2. Building Internal Developer Platforms
Platform engineering treats the development platform as a product with developers as customers. Success metrics shift from uptime and incident counts toward developer satisfaction, deployment frequency, and time to first deployment.
Qovery provides the foundation for this platform engineering approach. Rather than building internal developer platforms from scratch, teams customize and extend a proven base. The platform handles infrastructure complexity while teams focus on workflows specific to their organization.
3. Scaling Without Proportional Headcount
Tool sprawl creates linear scaling challenges. More applications mean more pipelines, more configurations, and more maintenance. Teams grow headcount to manage growing complexity rather than improving the capability of their environments.
Unified platforms break this pattern. Adding applications requires minimal additional configuration. The platform scales automatically while the team focuses on high-value improvements rather than repetitive maintenance.
Conclusion
Tool sprawl has become the hidden tax on software delivery for scaling organizations. The complexity of maintaining fragmented toolchains slows deployment velocity, creates security gaps, and burns engineering time on maintenance rather than innovation.

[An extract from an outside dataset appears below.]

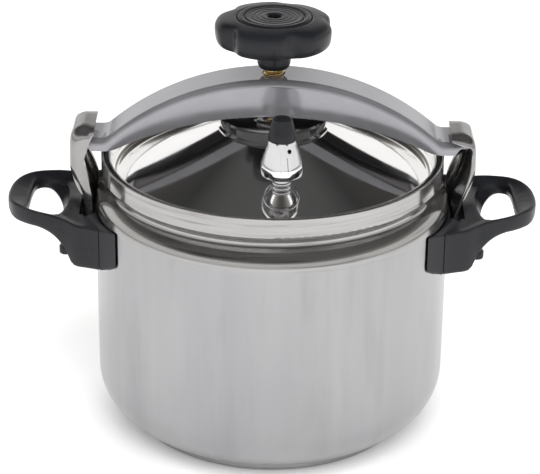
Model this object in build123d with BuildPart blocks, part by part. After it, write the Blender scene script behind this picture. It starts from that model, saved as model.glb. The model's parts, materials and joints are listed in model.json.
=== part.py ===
from build123d import *
from math import acos, cos, degrees, radians, sin
import os

os.makedirs("parts", exist_ok=True)

# Clamp-bar pressure canner of about eight litres.
# Millimetres, +Z up, the origin at the centre of the base; the regulating valve faces -Y.

# ---- driving dimensions ----
body_radius = 120.0
wall = 1.5
base_disc_radius = 97.0
base_disc_height = 4.5
bottom_corner_radius = 32.0
shoulder_height = 158.0
collar_radius = 115.6
rim_height = 193.0

lid_sheet = 1.2
lid_crown_height = 211.6
lid_crown_radius = 31.5
lid_slope = 24.8
lid_lip_radius = 109.4
lid_lip_height = 191.5

boss_radius = 35.5
boss_top = 218.5

valve_radius = 76.0
valve_bearing = -85.6
valve_seat_height = 189.2
valve_x = valve_radius * cos(radians(valve_bearing))
valve_y = valve_radius * sin(radians(valve_bearing))
relief_y = 70.0
relief_seat_height = 192.0

yoke_width = 36.0
yoke_sheet = 3.0
yoke_top = 248.2
yoke_top_radius = 167.0
yoke_under = 223.5
yoke_under_radius = 235.0
tongue_top = 205.3
tongue_under = 197.3
tongue_end = 130.0
flange_end = 125.0

hook_sheet = 3.0
hook_roof_top = 213.0
hook_roof_reach = 116.0

handle_top = 161.8
handle_reach = 179.5

spindle_radius = 7.0
running_gap = 0.05
foot_bottom = 222.0
knob_radius = 38.0
knob_lobes = 5
knob_first_notch = 20.0
knob_bottom = 271.0
knob_top = 288.0
stem_bottom = 252.0


def save(piece, label):
    piece.part.label = label
    export_step(piece.part, f"parts/{label}.step")


# ---- pot: drawn shell with a rounded foot, a shoulder, a waisted neck and a straight collar ----
shoulder_arc = 65.0
shoulder_bend = 13.5
waist_bend = 3.5
waist_arc = 115.0
ledge_heading = 90.0 + shoulder_arc - waist_arc
ledge_bend = 3.0
waist_x = body_radius - shoulder_bend * (1 - cos(radians(shoulder_arc)))
waist_x -= waist_bend * (sin(radians(ledge_heading)) - sin(radians(90.0 + shoulder_arc)))
ledge_run = collar_radius - ledge_bend * (1 - sin(radians(ledge_heading))) - waist_x
ledge_length = ledge_run / cos(radians(ledge_heading))
ledge_direction = Vector(cos(radians(ledge_heading)), sin(radians(ledge_heading)))

with BuildPart() as pot_body:
    with BuildSketch(Plane.XZ):
        with BuildLine():
            floor_end = (body_radius - bottom_corner_radius, base_disc_height)
            Line((0, base_disc_height), floor_end)
            corner = JernArc(start=floor_end, tangent=(1, 0), radius=bottom_corner_radius, arc_size=90)
            side = Line(corner @ 1, (body_radius, shoulder_height))
            shoulder = JernArc(start=side @ 1, tangent=(0, 1), radius=shoulder_bend, arc_size=shoulder_arc)
            waist = JernArc(
                start=shoulder @ 1,
                tangent=shoulder % 1,
                radius=waist_bend,
                arc_size=-waist_arc,
            )
            ledge = Line(waist @ 1, waist @ 1 + ledge_direction * ledge_length)
            turn = JernArc(
                start=ledge @ 1,
                tangent=ledge % 1,
                radius=ledge_bend,
                arc_size=90 - ledge_heading,
            )
            Line(turn @ 1, (collar_radius, rim_height))
            offset(amount=wall, side=Side.LEFT)
        make_face()
    revolve(axis=Axis.Z)
    rim_edges = pot_body.edges().filter_by(GeomType.CIRCLE).group_by(Axis.Z)[-1]
    fillet(rim_edges, radius=0.6)
save(pot_body, "pot_body")


# ---- base: an aluminium heat-spreading disc capped in steel ----
cap_sheet = 1.0
cap_lift = 0.3
with BuildPart() as base_cap:
    with BuildSketch():
        Circle(base_disc_radius)
    extrude(amount=base_disc_height + cap_lift)
    fillet(base_cap.edges().group_by(Axis.Z)[0], radius=2.0)
    with BuildSketch(Plane.XY.offset(cap_sheet)):
        Circle(base_disc_radius - cap_sheet)
    extrude(amount=base_disc_height, mode=Mode.SUBTRACT)
save(base_cap, "base_cap")

with BuildPart() as base_core:
    with BuildSketch(Plane.XY.offset(cap_sheet)):
        Circle(base_disc_radius - cap_sheet)
    extrude(amount=base_disc_height - cap_sheet)
    fillet(base_core.edges().group_by(Axis.Z)[0], radius=0.8)
save(base_core, "base_core")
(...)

Unified automation platforms offer a path forward. By consolidating CI/CD, infrastructure management, and Kubernetes orchestration into a single system, teams eliminate configuration drift, simplify security, and enable developers.
The shift requires recognizing that more tools do not equal better outcomes. The modern imperative is simplification through consolidation, abstraction without loss of control, and automation that empowers developers rather than creating new bottlenecks.